-- To do --
Your task is to quote the listing below exactly, beginning with its first line and ending on the line bearing "# ragged edge".
>> BEGIN Given data
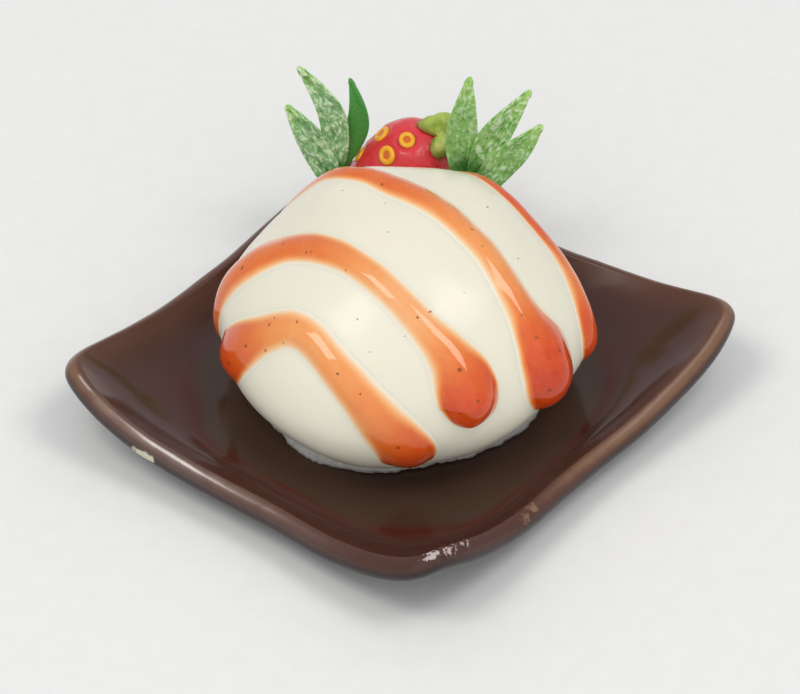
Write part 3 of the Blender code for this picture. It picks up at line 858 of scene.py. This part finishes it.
def buildSauce():
    material = sauceMaterial()
    for name, stations in sauce.items():
        finishPiece(buildStream(name, stations), material, "panna_cotta", 60.0)


buildSauce()


# ragged edge of cream spread round the foot of the dome

skirt = {
    "radius": 7.45,
    "widening": 0.25,
    "unevenness": 0.16,
    "height": 0.75,
    "inner": 5.0,
    "back": 0.3,
    "ragged": 0.13,
    # scale and share of the tears along the edge
    "tears": ((9.0, 1.0), (24.0, 0.7), (60.0, 0.4)),
    # azimuth and how far the cream is spread or held back there
    "tongues": ((-35, 0.25), (-122, 0.3), (-88, -0.35)),
    # the outline's waves: how many, how high and where they start
    "waves": ((3, 0.6, 0.8), (7, 0.3, 0.0), (11, 0.3, 2.0)),
    # from the cream at the dome to the torn edge
    "colours": ((0.79, 0.76, 0.65), (0.80, 0.79, 0.75)),
    "torn": (6.4, 7.7),
}


def skirtEdge(azimuth):
    edge = 0.0
    for count, height, shift in skirt["waves"]:
        edge += skirt["unevenness"] * height * math.sin(count * azimuth + shift)
    for where, far in skirt["tongues"]:
        edge += far * max(0.0, math.cos(azimuth - math.radians(where))) ** 12
    return edge


def skirtPoint(place):
    # a thin ring, pressed flat: turn 0 is its outer edge, a quarter turn its top
    azimuth = math.atan2(place.y, place.x)
    turn = math.atan2(place.z, math.hypot(place.x, place.y) - 1.0)
    outward = heading(azimuth, 0.0)
    tear = sum(share * noise.noise(outward * scale) for scale, share in skirt["tears"])
    edge = skirt["radius"] + skirt["widening"] * math.cos(2 * azimuth)
    edge += skirtEdge(azimuth) + skirt["ragged"] * tear
    top = skirt["height"] + 0.4 * skirtEdge(azimuth + 1.3) + 0.12 * noise.noise(outward * 14.0)
    middle = Vector((dome["centre"].x, dome["centre"].y - skirt["back"], dome["base"] - 0.03))
    across = 0.5 * (1.0 + math.cos(turn))
    reach = skirt["inner"] + (edge - skirt["inner"]) * across ** 0.5
    height = max(0.0, math.sin(turn)) ** 0.8 * top
    return (middle + outward * reach + Vector((0.0, 0.0, height))) * mm


def skirtShare(vertex):
    place = vertex.co / mm - dome["centre"]
    return smoothStep(*skirt["torn"], math.hypot(place.x, place.y + skirt["back"]))


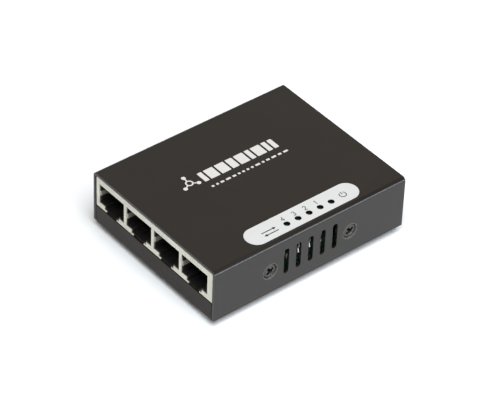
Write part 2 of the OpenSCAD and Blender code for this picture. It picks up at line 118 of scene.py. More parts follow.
def new_material(name):
    """A material with an empty tree, its output and one principled shader."""
    material = bpy.data.materials.new(name)
    material.use_nodes = True
    tree = material.node_tree
    tree.nodes.clear()
    output = node(tree, "ShaderNodeOutputMaterial")
    shader = node(tree, "ShaderNodeBsdfPrincipled")
    tree.links.new(shader.outputs["BSDF"], output.inputs["Surface"])
    return material, tree, shader


def position(tree):
    """The point that is shaded, in the frame's own metres."""
    return node(tree, "ShaderNodeTexCoord").outputs["Object"]


def noise(tree, where, size_mm, detail=2.0, roughness=0.5):
    """Noise whose blotches are about size_mm across."""
    made = node(tree, "ShaderNodeTexNoise", {
        "Vector": where, "Scale": 1.0 / (size_mm * MM), "Detail": detail, "Roughness": roughness,
    })
    return made.outputs["Fac"]


def span(tree, value, low, high, start=0.0, end=1.0):
    """Maps start..end to low..high and clamps."""
    made = node(tree, "ShaderNodeMapRange", {
        "Value": value, "From Min": start, "From Max": end, "To Min": low, "To Max": high,
    })
    return made.outputs["Result"]


def mix(tree, factor, a, b):
    """Mixes two colours; a and b are sockets or (r, g, b)."""
    made = node(tree, "ShaderNodeMix", data_type="RGBA", blend_type="MIX")
    for index, value in ((0, factor), (6, a), (7, b)):
        socket = made.inputs[index]
        if isinstance(value, bpy.types.NodeSocket):
            tree.links.new(value, socket)
        elif index == 0:
            socket.default_value = value
        else:
            socket.default_value = (*value, 1.0)
    return made.outputs[2]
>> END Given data
-- Output for this task --
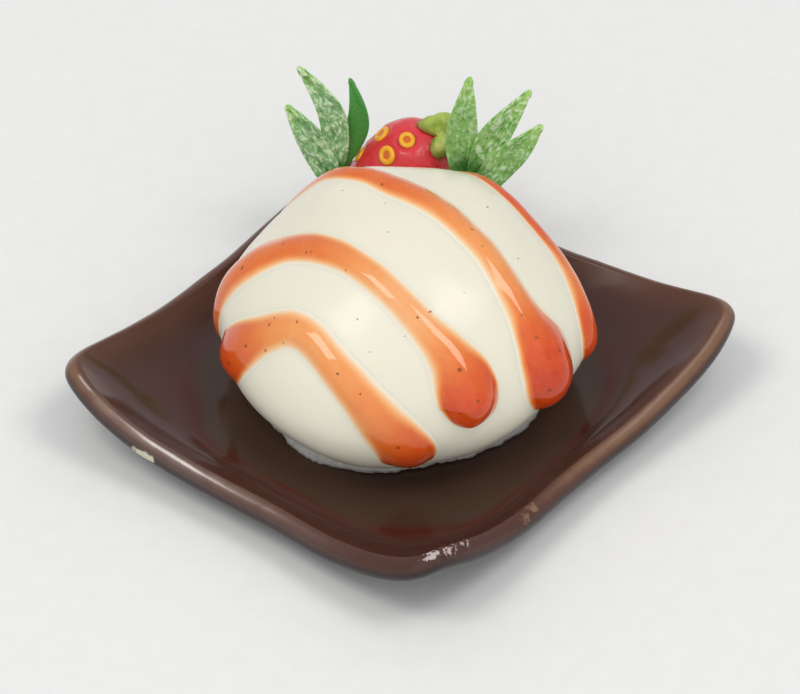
Write part 3 of the Blender code for this picture. It picks up at line 858 of scene.py. This part finishes it.
def buildSauce():
    material = sauceMaterial()
    for name, stations in sauce.items():
        finishPiece(buildStream(name, stations), material, "panna_cotta", 60.0)


buildSauce()


# ragged edge of cream spread round the foot of the dome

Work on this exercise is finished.